━━ Records shown ━━

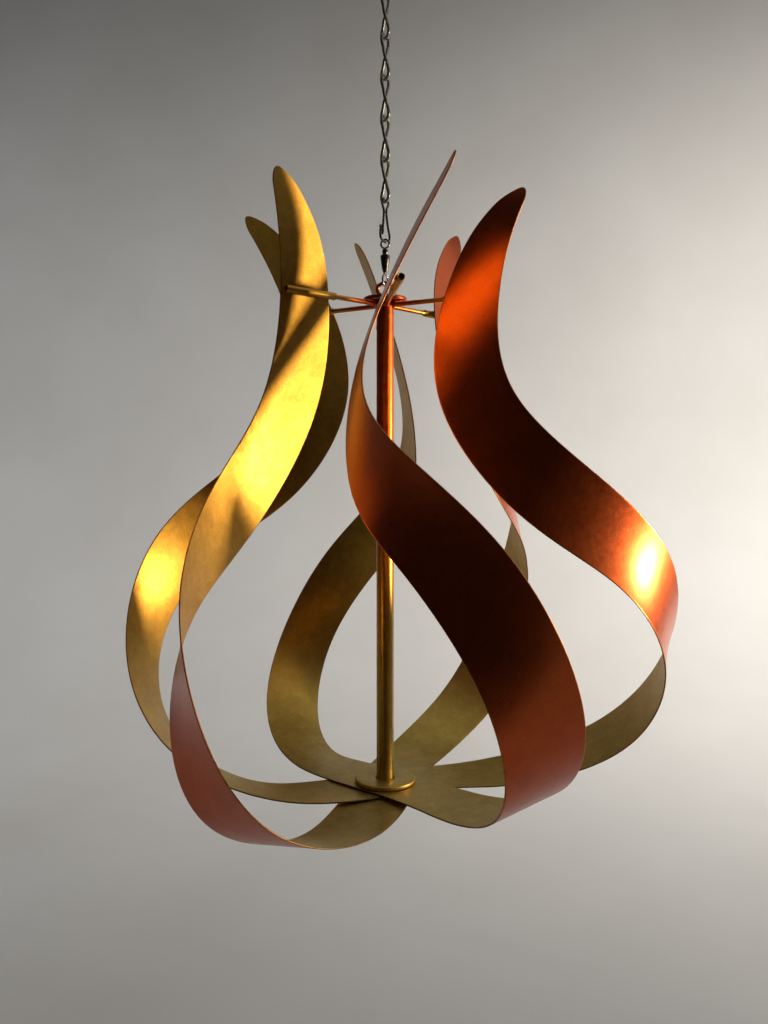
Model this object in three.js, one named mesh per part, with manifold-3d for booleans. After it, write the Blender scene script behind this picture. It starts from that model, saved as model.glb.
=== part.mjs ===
import * as THREE from 'three';
import { mergeVertices } from 'three/addons/utils/BufferGeometryUtils.js';
import Module from 'manifold-3d';

// Hanging wind spinner: hook, jack chain, snap clip and ball-bearing swivel carrying a rotor of
// three crossed strips that rise as six twisted ribbons round a central tube.
// Millimetres, +Z up. The origin is the hang point, the inside top of the hook's upper bend.

const wasm = await Module();
wasm.setup();

// ---- Driving dimensions -------------------------------------------------------------------
const GAP = 0.3; // clearance between pieces that touch
const SEAT = 0.15; // closer clearance under the two eyes
const WELD = 1e-5; // corners nearer than this are one corner

const HOOK = { wire: 2.6, upperRadius: 7.5, lowerRadius: 5.5, centres: 19, plane: -45 };
// crossing: share of the half height over which the link's strands swap planes
const LINK = { wire: 2.3, halfHeight: 16, halfWidth: 4.5, plane: 45, crossing: 0.9, count: 5 };
const SNAP = { wire: 1.7, height: 31.45, plane: 45 };
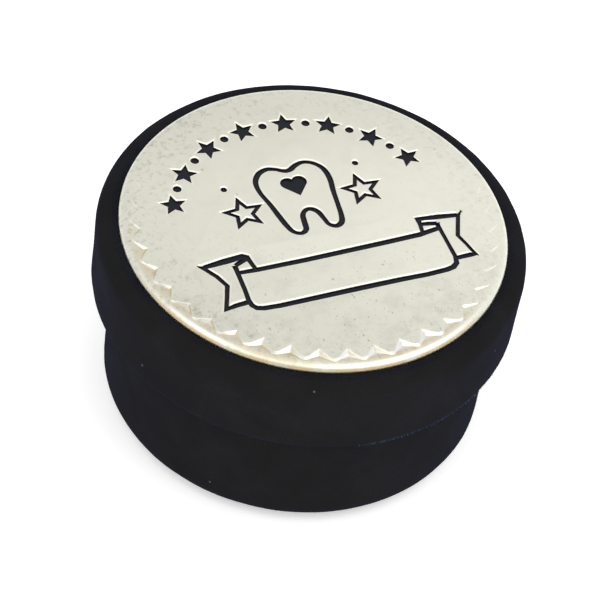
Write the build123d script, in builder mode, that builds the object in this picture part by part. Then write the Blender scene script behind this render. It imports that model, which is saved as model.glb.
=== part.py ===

━━━

Exercise prompt.
Extract every record and return it verbatim.

Solved problem.
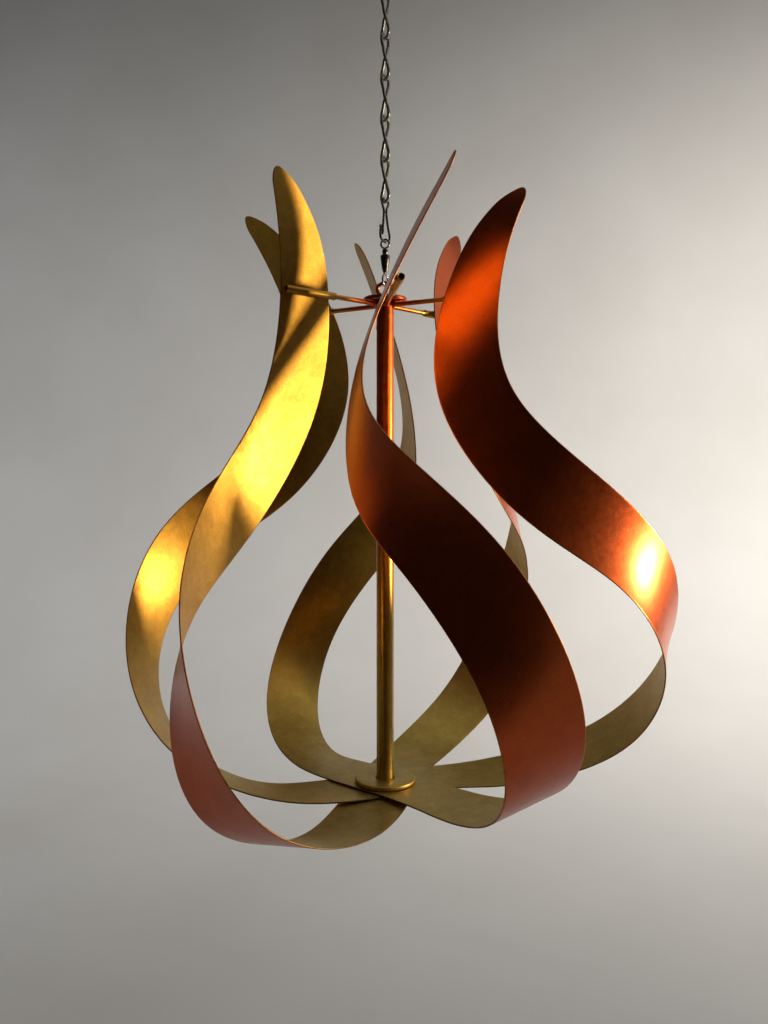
Model this object in three.js, one named mesh per part, with manifold-3d for booleans. After it, write the Blender scene script behind this picture. It starts from that model, saved as model.glb.
=== part.mjs ===
import * as THREE from 'three';
import { mergeVertices } from 'three/addons/utils/BufferGeometryUtils.js';
import Module from 'manifold-3d';

// Hanging wind spinner: hook, jack chain, snap clip and ball-bearing swivel carrying a rotor of
// three crossed strips that rise as six twisted ribbons round a central tube.
// Millimetres, +Z up. The origin is the hang point, the inside top of the hook's upper bend.

const wasm = await Module();
wasm.setup();

// ---- Driving dimensions -------------------------------------------------------------------
const GAP = 0.3; // clearance between pieces that touch
const SEAT = 0.15; // closer clearance under the two eyes
const WELD = 1e-5; // corners nearer than this are one corner

const HOOK = { wire: 2.6, upperRadius: 7.5, lowerRadius: 5.5, centres: 19, plane: -45 };
// crossing: share of the half height over which the link's strands swap planes
const LINK = { wire: 2.3, halfHeight: 16, halfWidth: 4.5, plane: 45, crossing: 0.9, count: 5 };
const SNAP = { wire: 1.7, height: 31.45, plane: 45 };
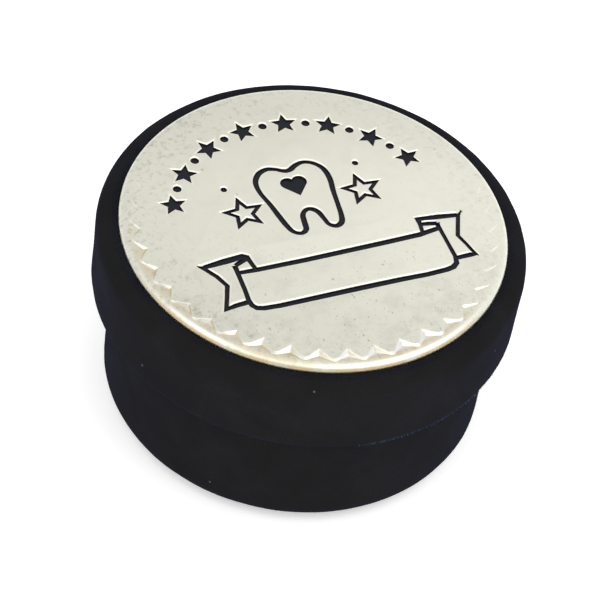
Write the build123d script, in builder mode, that builds the object in this picture part by part. Then write the Blender scene script behind this render. It imports that model, which is saved as model.glb.
=== part.py ===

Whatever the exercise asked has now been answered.